Leveraging Nested MLMC for Sequential Neural Posterior Estimation with
Intractable Likelihoods
- URL: http://arxiv.org/abs/2401.16776v1
- Date: Tue, 30 Jan 2024 06:29:41 GMT
- Title: Leveraging Nested MLMC for Sequential Neural Posterior Estimation with
Intractable Likelihoods
- Authors: Xiliang Yang, Yifei Xiong, Zhijian He
- Abstract summary: SNPE techniques are proposed for dealing with simulation-based models with intractable likelihoods.
In this paper, we propose a nested APT method to estimate the involved nested expectation.
Since the nested estimators for the loss function and its gradient are biased, we make use of unbiased multi-level Monte Carlo (MLMC) estimators.
- Score: 0.8287206589886881
- License: http://creativecommons.org/licenses/by/4.0/
- Abstract: Sequential neural posterior estimation (SNPE) techniques have been recently
proposed for dealing with simulation-based models with intractable likelihoods.

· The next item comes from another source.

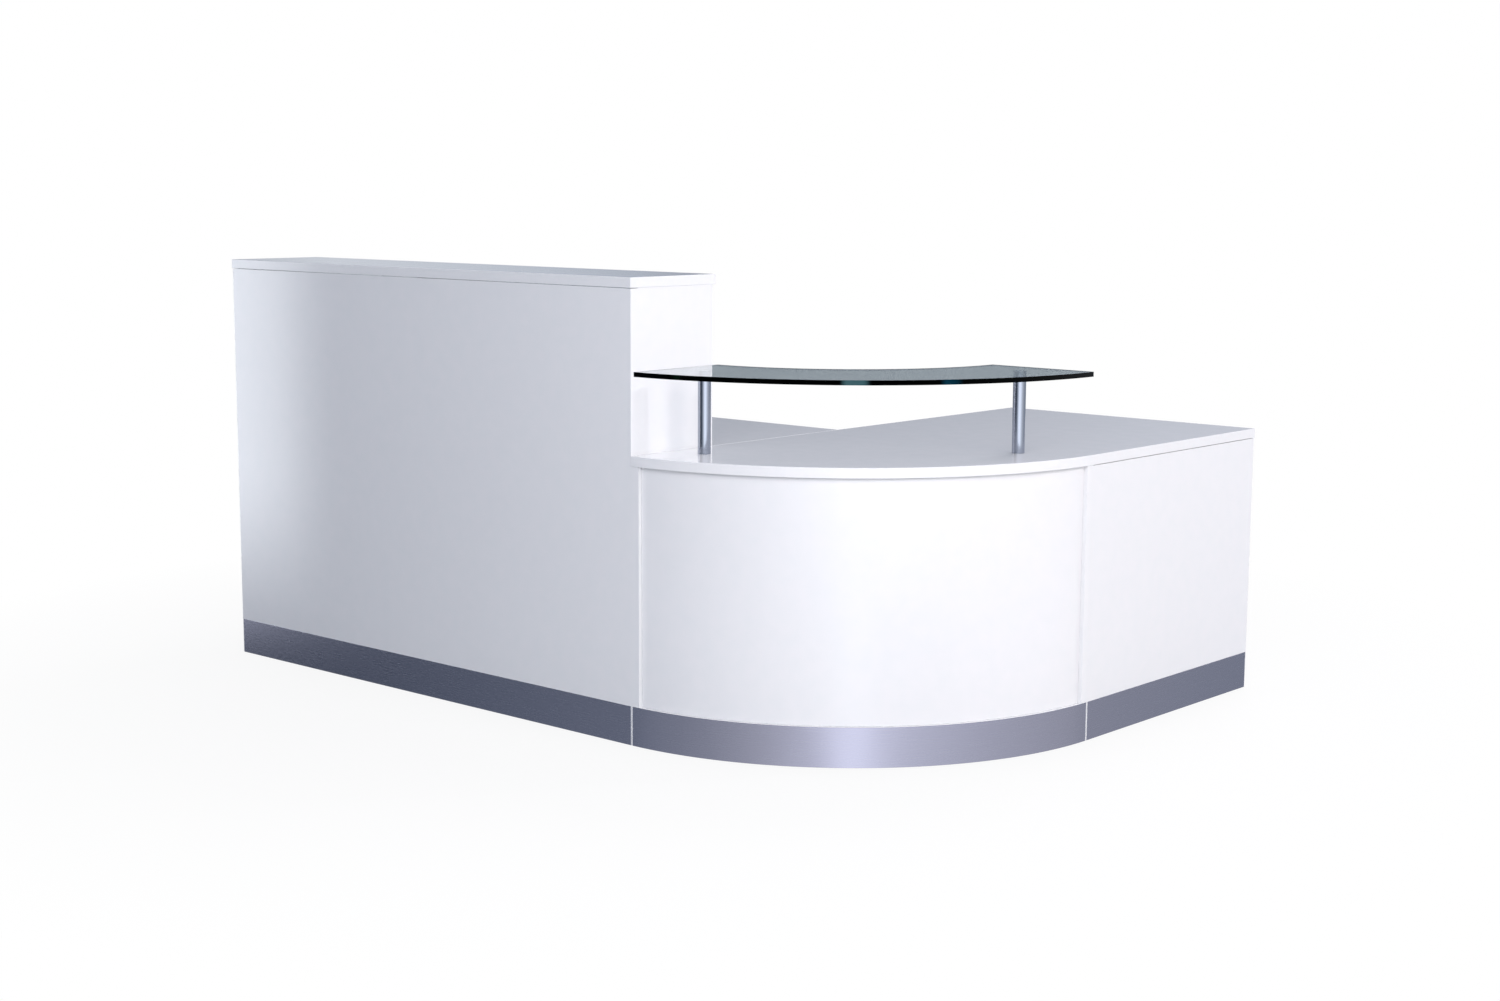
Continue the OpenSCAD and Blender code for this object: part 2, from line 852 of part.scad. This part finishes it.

They are devoted to learning the posterior from adaptively proposed simulations
using neural network-based conditional density estimators. As a SNPE technique,
the automatic posterior transformation (APT) method proposed by Greenberg et
al. (2019) performs notably and scales to high dimensional data. However, the
APT method bears the computation of an expectation of the logarithm of an
intractable normalizing constant, i.e., a nested expectation. Although atomic
APT was proposed to solve this by discretizing the normalizing constant, it
remains challenging to analyze the convergence of learning. In this paper, we
propose a nested APT method to estimate the involved nested expectation
instead. This facilitates establishing the convergence analysis. Since the
nested estimators for the loss function and its gradient are biased, we make
use of unbiased multi-level Monte Carlo (MLMC) estimators for debiasing. To
further reduce the excessive variance of the unbiased estimators, this paper
also develops some truncated MLMC estimators by taking account of the trade-off
between the bias and the average cost. Numerical experiments for approximating
complex posteriors with multimodal in moderate dimensions are provided.